Roger Vangheluwe, ex-bispo de Bruges, provocou uma chuva de críticas contra a Igreja quando renunciou, em abril de 2010, após admitir ter abusado sexualmente de um sobrinho menor de idade entre 1973 e 1986. Mas o sacerdote conseguiu deixar os belgas ainda mais indignados ao detalhar, em uma entrevista exibida na noite de quinta-feira no canal VT4, os abusos cometidos não contra um, mas sim dois sobrinhos, minimizando seus atos.
"Não tenho de nenhuma maneira a impressão de ser um pedófilo. Foi como uma pequena relação. Eu não tinha a impressão de que meu sobrinho se opunha, pelo contrário", comentou Vangheluwe durante a entrevista.
"Não tinha consciência de que isto tinha tal impacto em meu sobrinho. Eu achava que eram coisas superficiais", acrescentou.
"Naturalmente, eu sabia que aquilo não era certo, me confessei várias vezes", admitiu. Além disso, revelou ter combinado com a família para que nada fosse divulgado, e deu dinheiro ao sobrinho.
Como era de se esperar, a entrevista provocou a reação unânime de políticos e jornalistas, que escreveram editoriais consternados nesta sexta-feira. "Como este homem se atreve ainda a aparecer na televisão?", indagou o jornal Gazet van Antwerpen. "Seu lugar não é uma abadia na França, e sim a cadeia ou um instituto psiquiátrico".
É a entrevista "mais repugnante que já li", lamentou a deputada socialista Karine Lalieux, que presidiu uma comissão especial sobre violência sexual contra menores criada após o primeiro escândalo. A comissão acaba de publicar seu relatório, que "mostra que a Igreja quis sufocar sua responsabilidade", segundo a deputada, que denuncia "as pseudo-sanções" da Igreja e a "proteção" dedicada ao ex-bispo, que "tem o sentimento de uma total impunidade".
Para a justiça, os crimes do bispo já prescreveram.

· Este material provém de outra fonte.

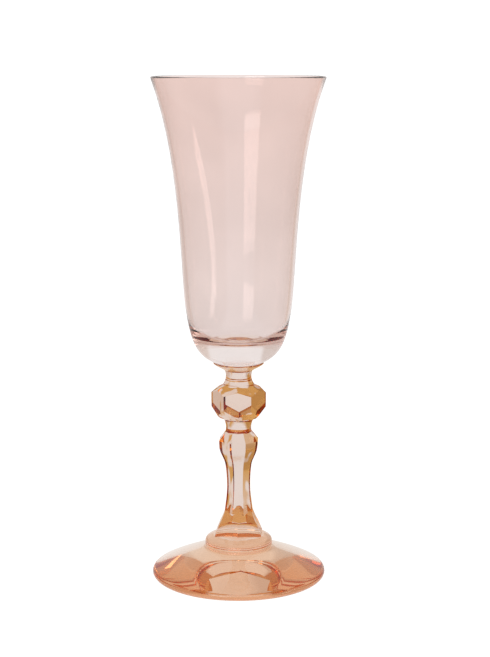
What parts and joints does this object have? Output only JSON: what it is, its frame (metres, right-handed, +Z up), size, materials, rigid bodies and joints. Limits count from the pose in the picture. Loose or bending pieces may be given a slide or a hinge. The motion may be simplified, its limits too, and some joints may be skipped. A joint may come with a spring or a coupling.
{
  "type": "champagne flute",
  "caption": "Stemmed flute with a flared rose-tinted glass bowl on an amber-tinted stem with a six-sided knop, an eight-sided shaft, a stepped plinth and a round foot.",
  "frame": {"origin": "centre of the flat underside of the foot", "axes": "+Z up the stem to the rim, -Y towards the front, where one flat of the shaft faces (turned 3 degrees), +X to the right"},
  "size_m": [0.0716, 0.0716, 0.205],
  "materials": {
    "bowl_glass": "clear rose tint, fire-polished",
    "collar_glass": "clear amber tint, fire-polished",
    "stem_glass": "clear amber tint, pressed facets, fire-polished",
    "foot_glass": "clear amber tint, fire-polished"
  },
  "bodies": {
    "root": {"bowl": "bowl_glass", "collar": "collar_glass", "stem": "stem_glass", "foot": "foot_glass"}
  },
  "joints": []
}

A hierarquia católica, por sua vez, quis em um primeiro momento esconder o caso, principalmente na Bélgica. Vangheluwe deixou finalmente o país para submeter-se a "um tratamento espiritual e psicológico" na França por ordem do Vaticano, que ainda não tomou uma decisão definitiva sobre o que fará. Uma eventual exclusão da Igreja precisa ser aprovada pelo papa.
A Bélgica, entretanto, está perdendo a paciência. O ministro da Justiça, Stefaan De Clerck, pediu que a Igreja católica "adote as medidas necessárias para pôr fim ao comportamento irresponsável do ex-bispo", julgando "particularmente deslocada" sua exposição televisiva que representa um "tapa na cara das vítimas".
Vários bispos da Bélgica também manifestaram seu repúdio e "estupefação" ao depoimento de Vangheluwe. O bispo de Tournai, Guy Harpigny, disse que o ex-sacerdote "age como se nada tivesse acontecido há um ano", enquanto o novo bispo de Bruges, Jozef De Kesel, estimou ser "incompreensível, uma lástima, para todas as pessoas envolvidas, e para as vítimas em primeiro lugar".